Apa kabar?
Aku hanya ingin tahu bagaimana kini kau mengemasi hidupmu. Masihkah disiplin bangun pagi dan membuat puisi?. Masihkah setia pada fajar yang dulu kau jadikan waktu sakral untuk belajar?
Aku ingin duduk di sampingmu, menceritakan semua hal tanpa jeda. Aku ingin kau juga menengok bagaimana aku menata hari-hariku. Aku terus bangun pagi, tapi tak lagi menulis puisi. Aku pikir apa gunanya, hanya akan melahirkan rindu saja. Fajar sudah lama aku abaikan. Aku pikir untuk apa, ia hanya akan melarikan ingatanku tentang segalamu.
Dan aku keliru. Bukan terjagaku dipagi hari yang melahirkan rindu atau puisi. Apa-apa yang aku sentuh, melarikan ingatanku padamu. Aku seingat itu akan semua hal tentangmu. Bahkan di saat ada yang lebih baik darimu, aku masih dengan perasaan yang sama.
Hari ini aku sempatkan mengunjungimu di rak. Seperti biasa, bau mu tidak berubah, tampilanmu juga masih begitu, membuat jatuh. Dari sudut tumpukan, aku melihatmu bersender, mengenakan baju biru berselimut tebal, agak ragu mendekati, tapi kaki ini menujumu, pesonamu juga masih selalu meluluhkan. Saat kudekati, kudapati dirimu sudah beranak pinak. Anak mu tampak lebih apik darimu pikirku, tapi kau tetap yang nomor satu, minimal di hatiku.

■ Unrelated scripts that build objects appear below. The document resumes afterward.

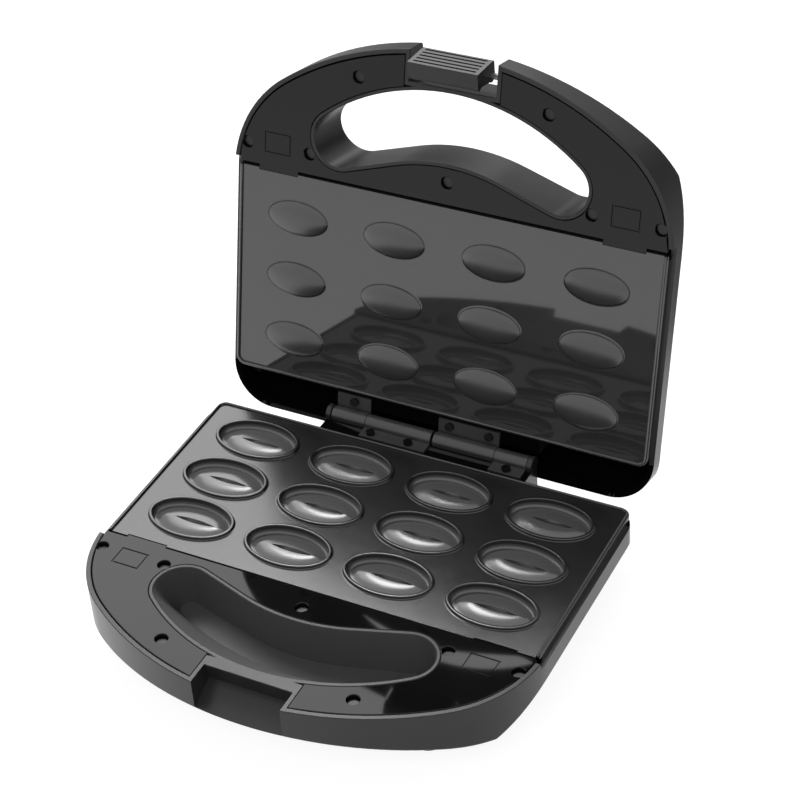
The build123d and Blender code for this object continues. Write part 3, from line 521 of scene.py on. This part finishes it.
def add_moulds(mesh, half):
    """Closed sheet of the plate inside its edge bead, with its moulds in columns and rows."""
    side = PLATE_HALF - BEAD_FOOT + BEAD_WIDTH / 2
    rear = PLATE_REAR - BEAD_FOOT + BEAD_WIDTH / 2
    xs = [-side] + [(column - COLUMNS / 2) * COLUMN_PITCH for column in range(1, COLUMNS)] + [side]
    ys = [PLATE_FRONT + BEAD_FOOT] + [(row - ROWS / 2) * ROW_PITCH for row in range(1, ROWS)] + [rear]
    for column in range(COLUMNS):
        for row in range(ROWS):
            centre = ((column - (COLUMNS - 1) / 2) * COLUMN_PITCH, (row - (ROWS - 1) / 2) * ROW_PITCH)
            low, high = (xs[column], ys[row]), (xs[column + 1], ys[row + 1])
            rear_corners = {0: (low[0], high[1]), COLUMNS - 1: high}
            corner_cut = rear_corners.get(column) if row == ROWS - 1 else None
            mould_cell(mesh, centre, low, high, half, corner_cut)
            back_cell(mesh, centre, low, high, half)
    bmesh.ops.remove_doubles(mesh, verts=mesh.verts[:], dist=JOIN_DISTANCE)
    rims = [edge for edge in mesh.edges if len(edge.link_faces) == 1]
    bmesh.ops.bridge_loops(mesh, edges=rims)
    bmesh.ops.recalc_face_normals(mesh, faces=mesh.faces[:])


def add_bead_and_skirt(mesh):
    """Rounded bead on three sides of the plate, with the plate's edge under it, and the skirt below."""
    turns = [pi * step / BEAD_STEPS for step in range(BEAD_STEPS + 1)]
    middle, reach = BEAD_FOOT - BEAD_WIDTH / 2, BEAD_WIDTH / 2
    ridge = [(middle + reach * cos(turn), BEAD_HEIGHT * sin(turn) ** BEAD_FULLNESS) for turn in turns]
    edge = [(EDGE_ROUND - inset, level) for inset, level in arc((0.0, -EDGE_ROUND), EDGE_ROUND, 90, 0)]
    sweep(mesh, ridge + edge + [(0.0, -PLATE_THICK), (BEAD_FOOT, -PLATE_THICK)])
    top, bottom = -PLATE_THICK, -PLATE_THICK - SKIRT_DEPTH
    outside, inside = SKIRT_INSET, SKIRT_INSET + SHEET
    sweep(mesh, [(outside, top), (outside, bottom), (inside, bottom), (inside, top)], closed=True)


def add_front_strip(mesh):
    """Front edge of the plate in five lengths, two of them set back for the tabs of the handle cover."""
    marks = [-PLATE_HALF, -TAB_SPAN[1], -TAB_SPAN[0], TAB_SPAN[0], TAB_SPAN[1], PLATE_HALF]
    for start, stop, notched in zip(marks, marks[1:], (False, True, False, True, False)):
        front = PLATE_FRONT + TAB_DEPTH if notched else PLATE_FRONT
        block(mesh, (start, front, -PLATE_THICK), (stop, PLATE_FRONT + BEAD_FOOT, 0.0))


def add_studs(mesh):
    """Four studs that hold the plate to its tray."""
    for x in (-STUD_PLACE[0], STUD_PLACE[0]):
        for y in (-STUD_PLACE[1], STUD_PLACE[1]):
            middle = Matrix.Translation((x, y, -PLATE_THICK - STUD_LENGTH / 2))
            bmesh.ops.create_cone(mesh, cap_ends=True, segments=STUD_SIDES, radius1=STUD_RADIUS,
                                  radius2=STUD_RADIUS, depth=STUD_LENGTH, matrix=middle)


def make_plate(body, half, coating):
    """Baking plate of one half, drawn in millimetres above its surface and turned into place in metres."""
    mesh = bmesh.new()
    add_moulds(mesh, half)
    add_bead_and_skirt(mesh)
    add_front_strip(mesh)
    add_studs(mesh)
    move = Matrix.Scale(MM, 4) @ Matrix.Translation((0.0, 0.0, PARTING + half * SURFACE_DROP))
    if half > 0:
        move = TO_OPEN @ move @ Matrix.Scale(-1.0, 4, (0.0, 0.0, 1.0))
    bmesh.ops.transform(mesh, matrix=move, verts=mesh.verts[:])
    if half > 0:
        bmesh.ops.reverse_faces(mesh, faces=mesh.faces[:])
    piece = make_piece(mesh, body + "_baking_plate", coating)
    piece.data.set_sharp_from_angle(angle=SHARP_ANGLE)
    stand_in(piece, body, body + "_plate")


make_plate("base", -1, base_coating)
make_plate("lid", 1, lid_coating)

# Casings and handle covers with eased edges round their faces at the parting plane
EASE_WIDTH = 0.3 * MM
EASE_DROP = 0.35 * MM
FACE_TOLERANCE = 0.05 * MM
WELD_DISTANCE = 0.001 * MM
SMOOTH_LIMIT = cos(radians(28.0))

# Areas of the casings painted darker as shade or paler as light, in millimetres as they lie when closed
INNER_FRONT = 45.0
INNER_REAR = {"base": 58.5, "lid": 72.5}
INNER_DEPTH = 1.0  # from the parting plane to where the painted shade on the inner faces starts
SCOOP_BOX = ((-74.0, -109.6, 12.0), (74.0, -61.0, 39.3))
PAINTED_SHADE_INDEX = 1
PAINTED_LIGHT_INDEX = 2


def even_normals(data):
    """Corner normals that follow the larger faces, so that a flat face stays flat beside a rounded edge."""
    around = [[] for _ in data.vertices]
    for face in data.polygons:
        for vertex in face.vertices:
            around[vertex].append(face)
    normals = []
    for face in data.polygons:
        for vertex in face.vertices:
            total = Vector()
            for other in around[vertex]:
                if face.normal.dot(other.normal) > SMOOTH_LIMIT:
                    total += other.normal * other.area
            normals.append(total.normalized())
    data.normals_split_custom_set(normals)


def paint_shade_and_light(data, body, half, to_closed):
    """Painted shade, a dull black, on the inner faces behind the plate's rear edge, and painted light, a paler
    satin, in the finger scoop.
    """
    data.materials.append(painted_shade_black)
    data.materials.append(scoop_painted_light)
    for face in data.polygons:
        place = to_closed @ face.center / MM
        if all(low < value < high for value, low, high in zip(place, *SCOOP_BOX)):
            face.material_index = PAINTED_LIGHT_INDEX
        facing = to_closed.to_3x3() @ face.normal
        inward = facing.dot(place - Vector((0.0, 0.0, PARTING))) < 0
        deep = half * (place.z - PARTING) > INNER_DEPTH
        if inward and deep and INNER_FRONT < place.y < INNER_REAR[body]:
            face.material_index = PAINTED_SHADE_INDEX


def eased_copy(body, half, part, name, material):
    """Copy of a moulding whose edges round its face at the parting plane are chamfered by a hair."""
    node = body + "_" + part
    mesh = bmesh.new()
    mesh.from_mesh(frame["nodes"][node].data)
    to_closed = TO_OPEN.inverted() if half > 0 else Matrix.Identity(4)
    mesh.transform(to_closed)
    bmesh.ops.remove_doubles(mesh, verts=mesh.verts[:], dist=WELD_DISTANCE)
    height = (PARTING + half * PARTING_GAP) * MM

    def is_level(vertex):
        return abs(vertex.co.z - height) < FACE_TOLERANCE

    flat = [face for face in mesh.faces if all(is_level(vertex) for vertex in face.verts)]
    bmesh.ops.inset_region(mesh, faces=flat, thickness=EASE_WIDTH, use_boundary=True, use_even_offset=False)
    kept = {vertex for face in flat for vertex in face.verts}
    for vertex in mesh.verts:
        if is_level(vertex) and vertex not in kept:
            vertex.co.z += half * EASE_DROP
    mesh.transform(to_closed.inverted())
    piece = make_piece(mesh, body + "_" + name, material)
    even_normals(piece.data)
    if part == "casing":
        paint_shade_and_light(piece.data, body, half, to_closed)
    stand_in(piece, body, node)


for body, half, cover in (("base", -1, bowed_black), ("lid", 1, cover_black)):
    eased_copy(body, half, "casing", "moulded_casing", gloss_black)
    eased_copy(body, half, "handle_cover", "handle_panel", cover)

# Floor and sky, white to the camera and, except low behind the object, in reflections
WHITE = (1.0, 1.0, 1.0, 1.0)
FLOOR_SIZE = 8.0
FLOOR_TONE = (*grey(0.25), 1.0)
FLOOR_ROUGH = 0.9
FLOOR_GLOW = 0.9
FLOOR_FADE_WAY = (0.25, 0.97, 0.0)  # direction in which the mirrored floor darkens
FLOOR_FADE = (0.21, 0.29)  # metres that way where it starts and ends to darken
FLOOR_DARK = 0.04
SKY_LIGHT = 0.25  # level that lights the object
SKY_DARK = 0.08
SKY_RISE = (0.15, 0.4)  # upward part of a direction where the mirrored sky turns from dark to white
SKY_FRONT = (-0.25, 0.0)  # the same for its forward part


def make_floor():
    """Floor that glows white to the camera and in reflections, and still takes the object's shadow."""
    bpy.ops.mesh.primitive_plane_add(size=FLOOR_SIZE)
    floor = bpy.context.object
    floor.name = "floor"
    material, tree, shader = new_material("floor")
    paths = add_node(tree, "ShaderNodeLightPath")
    fade = ramp(tree, along(tree, FLOOR_FADE_WAY), 1.0, FLOOR_DARK, *FLOOR_FADE)
    fade = calculate(tree, "MAXIMUM", fade, paths.outputs["Is Camera Ray"])
    seen = calculate(tree, "MULTIPLY", seeing_rays(tree, paths), fade)
    tree.links.new(calculate(tree, "MULTIPLY", seen, FLOOR_GLOW), shader.inputs["Emission Strength"])
    shader.inputs["Emission Color"].default_value = WHITE
    shader.inputs["Base Color"].default_value = FLOOR_TONE
    shader.inputs["Roughness"].default_value = FLOOR_ROUGH
    floor.data.materials.append(material)


def make_world():
    """White surround for the camera and reflections, and a plain level of light for everything else."""
    world = bpy.data.worlds.new("world")
    scene.world = world
    world.use_nodes = True
    tree = world.node_tree
    paths = add_node(tree, "ShaderNodeLightPath")
    above = ramp(tree, along(tree, (0.0, 0.0, 1.0), "Generated"), SKY_DARK, 1.0, *SKY_RISE)
    front = ramp(tree, along(tree, (0.0, -1.0, 0.0), "Generated"), 0.0, 1.0, *SKY_FRONT)
    level = ramp(tree, seeing_rays(tree, paths), SKY_LIGHT, calculate(tree, "MAXIMUM", above, front))
    level = calculate(tree, "MAXIMUM", level, paths.outputs["Is Camera Ray"])
    background = tree.nodes["Background"]
    tree.links.new(level, background.inputs["Strength"])
    background.inputs["Color"].default_value = WHITE


# Soft lamps round a point of the object, two of which show in reflections
LIT_POINT = Vector((0.0, 0.0, 0.06))


def make_softbox(name, toward, distance, size, radiance, mirrored=True):
    """Area lamp that stands off the object in a direction and faces it, and may show in reflections."""
    data = bpy.data.lights.new(name, "AREA")
    data.shape = "RECTANGLE"
    data.size, data.size_y = size
    data.energy = radiance * pi * size[0] * size[1]
    lamp = bpy.data.objects.new(name, data)
    way = Vector(toward).normalized()
    lamp.location = LIT_POINT + way * distance
    lamp.rotation_euler = way.to_track_quat("Z", "Y").to_euler()
    lamp.visible_camera = False
    lamp.visible_glossy = mirrored
    scene.collection.objects.link(lamp)


make_floor()
make_world()
make_softbox("back_panel", (-0.39, 0.66, 0.64), distance=1.6, size=(1.3, 1.1), radiance=2.2)
make_softbox("front_panel", (0.2, -0.65, 0.75), distance=1.8, size=(0.8, 0.8), radiance=4.5, mirrored=False)
make_softbox("top_lamp", (-0.35, 0.46, 0.81), distance=1.6, size=(0.34, 0.34), radiance=11.0)
make_softbox("key_lamp", (-0.5, 0.3, 0.82), distance=0.8, size=(0.3, 0.3), radiance=20.0, mirrored=False)
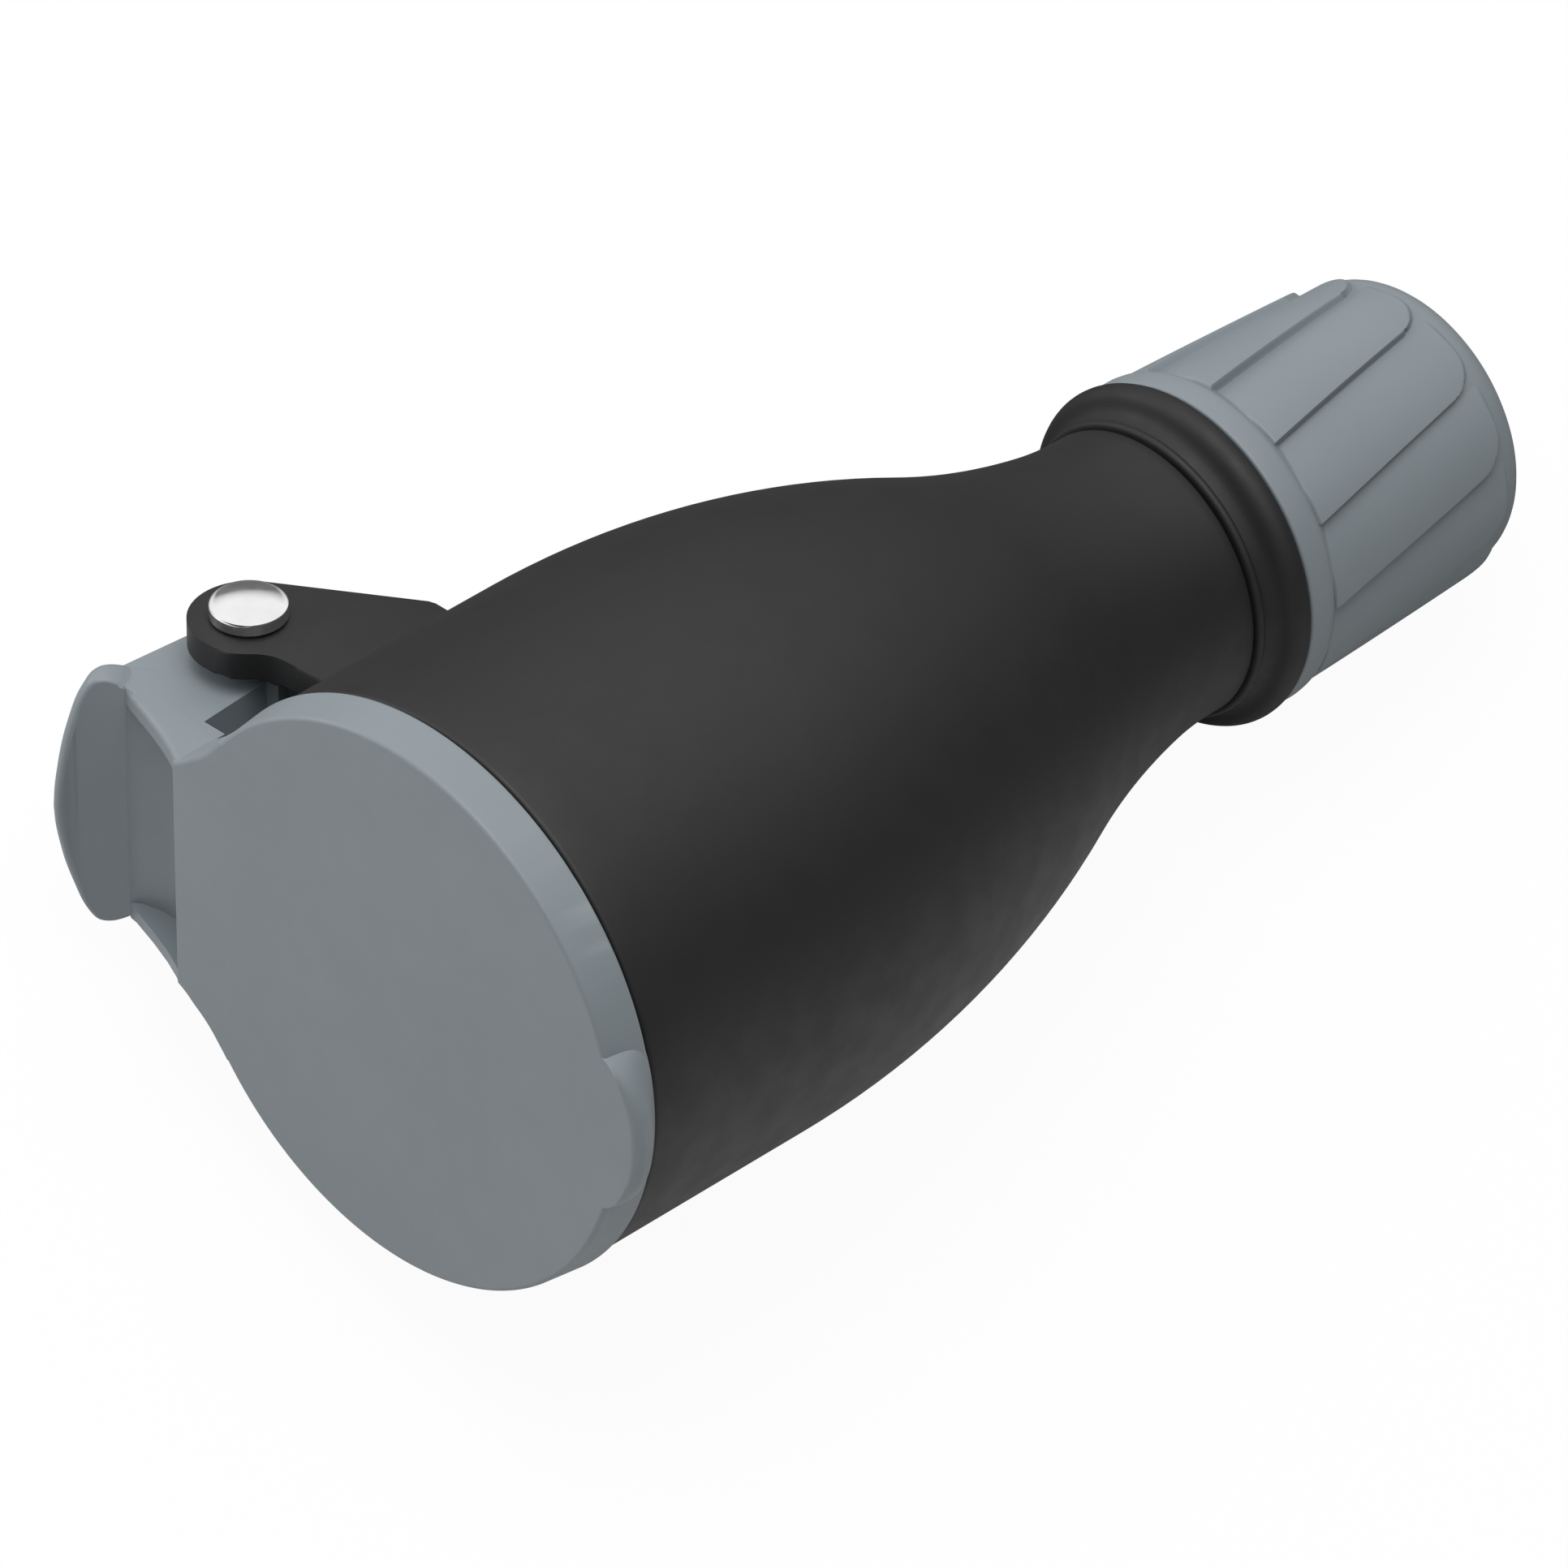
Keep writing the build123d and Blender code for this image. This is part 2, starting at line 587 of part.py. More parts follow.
def make_cord_seal():
    start = thread_end - seal_length
    return turned((cable_radius + 0.4, start), (seal_radius, start), (seal_radius, 118.6), (cable_radius + 0.6, 118.6),
                  (cable_radius, 117.4), (cable_radius, start + 1.2))


def make_thrust_washer():
    return turned((nut_bore + 0.3, 119.9), (cage_radius + 0.3, 119.9), (cage_radius + 0.3, 121.0), (nut_bore + 0.3, 121.0))


def nut_section(y):
    """The saw-tooth outline of the nut at one height."""
    ridge = ridge_radius - ridge_taper * (y - flute_measured)
    low = ridge - flute_step
    turn = flute_first - flute_twist * (y - flute_measured)
    pitch = 360 / flutes

    def at(radius, angle):
        return (radius * sin(radians(angle)), y, radius * cos(radians(angle)))

    edges = []
    for index in range(flutes):
        start = turn + index * pitch
        foot = at(low, start + flute_step_angle)
        crest = at(ridge, start + pitch)
        edges.append(Line(at(ridge, start), foot))
        middle = at(low + 0.66 * flute_step, start + flute_step_angle + 0.5 * (pitch - flute_step_angle))
        edges.append(ThreePointArc(foot, middle, crest))
    return make_face(Wire(edges))


def make_nut():
    # Plain body with its flange and rounded end
    low_start = ridge_radius - flute_step - 0.05
    outline = Polyline((nut_bore, nut_front), (nut_flange_radius - 0.3, nut_front),
                       (nut_flange_radius, nut_front + 0.3), (nut_flange_radius, nut_flange_end))
    outline += ThreePointArc((nut_flange_radius, nut_flange_end), (nut_flange_radius - 0.2, flute_start),
                             (low_start, flute_start + 1.1))
    outline += Line((low_start, flute_start + 1.1), (nut_tip_radius, nut_end - nut_end_round))
    outline += ThreePointArc((nut_tip_radius, nut_end - nut_end_round),
                             (nut_tip_radius - 0.29 * nut_end_round, nut_end - 0.29 * nut_end_round),
                             (nut_tip_radius - nut_end_round, nut_end))
    outline += Polyline((nut_tip_radius - nut_end_round, nut_end), (nut_bore + 0.8, nut_end),
                        (nut_bore, nut_end - 0.8), (nut_bore, nut_front))
    shape = revolve(make_face(outline), axis=Axis.Y)
    heights = (flute_start - 0.6, (flute_start + flute_end) / 2, flute_end)
    shape += loft([nut_section(y) for y in heights], ruled=True) - rod(nut_bore, 90, 130)
    # Rounded corners at the high end of each flute
    corner = flute_corner
    ridge = ridge_radius - ridge_taper * (flute_end - flute_measured)
    turn = flute_first - flute_twist * (flute_end - flute_measured)
    for index in range(flutes):
        cutter = block(-corner, 1.5, flute_end - corner, flute_end + 1, ridge - flute_step + 0.02, ridge + 3)
        cutter -= Pos(-corner, flute_end - corner, ridge) * (Cylinder(corner, 12))
        shape -= Rot(0, turn + index * 360 / flutes, 0) * cutter
    # Inside: counterbore for the ring, thread, cone for the fingers
    ring_room = thread_radius + 0.25 + 1.15 + thread_play
    bore = thread_radius + thread_play
    shape -= turned((0, nut_front - 1), (ring_room, nut_front - 1), (ring_room, collar_end + 3.0), (bore, collar_end + 3.6),
                    (bore, thread_end + 1.5), (cage_radius + 0.4, 119.6), (cage_radius + 0.4, 121.0), (0, 121.0))
    return shape


def natural_parts():
    parts = {
        "housing": make_housing(),
        "lid": make_lid(),
        "lid_seal": make_lid_seal(),
        "hinge_rivet": make_rivet(),
        "rivet_washer": make_rivet_washer(),
        "hinge_spring": make_spring(),
        "socket_insert": make_socket_insert(),
        "contact_carrier": make_carrier(),
        "live_contact_left": make_live_contact(1),
        "live_contact_right": make_live_contact(-1),
        "earth_bracket": make_earth_bracket(),
        "earth_terminal": make_earth_terminal(),
        "terminal_screws": make_terminal_screws(),
        "carrier_screws": make_carrier_screws(),
        "gland_body": make_gland_body(),
        "gland_o_ring": make_o_ring(),
        "clamp_cage": make_cage(),
        "cord_seal": make_cord_seal(),
        "thrust_washer": make_thrust_washer(),
        "gland_nut": make_nut(),
    }
    return parts


# Rest: the coupler leans back on its shoulder and the nut's flutes, and rolls towards the hinge
# until the lower ear or the rivet's closed end touches the floor
def lean_angle():
    """Angle of the floor against the long axis, touching shoulder and flutes."""
    flute_y = flute_end - flute_corner
    flute_x = ridge_radius - ridge_taper * (flute_y - flute_measured)
    across = flute_x - shoulder_x
    along = flute_y - barrel_end
    return degrees(atan2(along, across) - acos(shoulder_radius / hypot(across, along)))


def hinge_depth(roll, lean):
    """How far the hinge's lower end reaches below the body, along the floor's normal."""
    down = (-sin(radians(roll)) * cos(radians(lean)), sin(radians(lean)), -cos(radians(roll)) * cos(radians(lean)))
    floor = shoulder_radius + shoulder_x * cos(radians(lean)) + barrel_end * sin(radians(lean))
    low = -ear_top - washer_thickness
    out, up = dome_middle(rivet_head_radius - 0.8, rivet_tail)
    rings = ((ear_radius, -ear_top), (rivet_head_radius, low), (out, low - up), (0.0, low - rivet_tail))
    reach = max(down[0] * pin_x + down[1] * pin_y + down[2] * z + r * hypot(down[0], down[1]) for r, z in rings)
    return reach - floor


def roll_angle(lean):
    """Roll at which the hinge just touches the floor, found by halving."""
    high, low = 60.0, 0.0
    for step in range(40):
        middle = (high + low) / 2
        if hinge_depth(middle, lean) > 0:
            high = middle
        else:
            low = middle
    return (high + low) / 2


def placed_parts():
    """Every piece as it rests, with the origin under the middle of the whole box."""
    lean = lean_angle()
    turn = Rot(-lean, 0, 0) * Rot(0, -roll_angle(lean), 0)
    placed = {}
    for name, shape in natural_parts().items():
        pieces = shape if isinstance(shape, list) else [shape]
        placed[name] = Compound(children=[turn * solid for piece in pieces for solid in piece.solids()])
    box = Compound(children=[copy.copy(shape) for shape in placed.values()]).bounding_box()
    shift = Pos(-(box.min.X + box.max.X) / 2, -(box.min.Y + box.max.Y) / 2, -box.min.Z)
    return {name: shift * shape for name, shape in placed.items()}, shift * turn


if __name__ == "__main__":
    os.makedirs("parts", exist_ok=True)
    parts, place = placed_parts()
    for name, shape in parts.items():
        solids = shape.solids()
        export_step(solids[0] if len(solids) == 1 else Compound(children=list(solids)), f"parts/{name}.step")
        print(name, len(solids), round(sum(solid.volume for solid in solids), 1))
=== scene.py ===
import json
from math import cos, degrees, hypot, pi, radians, sin, sqrt, tan

import bmesh
import bpy
import numpy as np
from mathutils import Matrix, Vector

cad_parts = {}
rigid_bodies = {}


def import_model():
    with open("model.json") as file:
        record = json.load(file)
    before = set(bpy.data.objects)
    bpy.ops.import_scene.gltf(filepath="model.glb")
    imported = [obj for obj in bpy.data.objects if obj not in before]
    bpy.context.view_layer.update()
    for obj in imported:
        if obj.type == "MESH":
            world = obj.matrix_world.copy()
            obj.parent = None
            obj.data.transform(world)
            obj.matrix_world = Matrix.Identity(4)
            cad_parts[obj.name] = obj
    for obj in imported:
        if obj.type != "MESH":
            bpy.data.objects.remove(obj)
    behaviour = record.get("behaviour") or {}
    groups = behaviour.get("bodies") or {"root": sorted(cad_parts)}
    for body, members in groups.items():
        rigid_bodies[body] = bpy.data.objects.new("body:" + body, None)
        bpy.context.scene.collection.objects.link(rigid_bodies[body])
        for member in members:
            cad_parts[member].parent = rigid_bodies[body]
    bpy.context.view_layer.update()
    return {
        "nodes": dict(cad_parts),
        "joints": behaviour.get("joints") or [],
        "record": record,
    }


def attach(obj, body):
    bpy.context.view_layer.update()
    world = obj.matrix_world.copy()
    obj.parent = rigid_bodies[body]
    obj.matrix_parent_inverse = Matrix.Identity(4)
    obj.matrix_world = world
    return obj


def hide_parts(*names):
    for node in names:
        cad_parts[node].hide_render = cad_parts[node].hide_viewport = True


for spare in list(bpy.data.objects):
    bpy.data.objects.remove(spare)
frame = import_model()
nodes = frame["nodes"]
joints = {joint["name"]: joint for joint in frame["joints"]}
scene = bpy.context.scene
MM = 0.001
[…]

Aku coba sentuh kulitmu, halus. Ah, kau memang selalu begitu, pandai merawat tubuh. Sejak berpisah, hanya aku yang tak lagi mengurus diri. Bahkan hanya sekedar mengasih makan aleniaku. Mungkin dirimu pikir aku sudah melupakanmu. Sebab, aku tak pernah mengirim pesan apalagi memesan untuk bertemu. Bukan. Aku tidak mungkin lupa. Peta jalan menuju pematang sawah sudah aku titipkan padamu. Hanya padamu. Kelak jika aku rindu senja
yang di bawahnya merunduk padi-padi ranum, pasti aku mencarimu, untuk menghidupkan lagi puisi-puisi yang dulu pernah kita rangkai dengan mudah. Untuk
mengantarkan rona jingga beristirahat, demi memenuhi harap kita, agar esok kembali benderang. Juga untuk menyemai impian-impian yang dulu kita biarkan menjadi semak, lalu berhenti menyiramnya dengan puisi, setiap pagi.
Jangan bilangi dirimu itu sial karena kita sudah tidak sama. Akulah yang malas! Bahkan untuk sekedar bertahan. Di dunia ini, belum kutemukan tempat senyaman dekapan yang pernah kau sediakan, apalagi melebihimu. Jika tulisan ini sampai padamu, sudilah kau mendoakan jalanku, juga memaafkan keteledoranku!.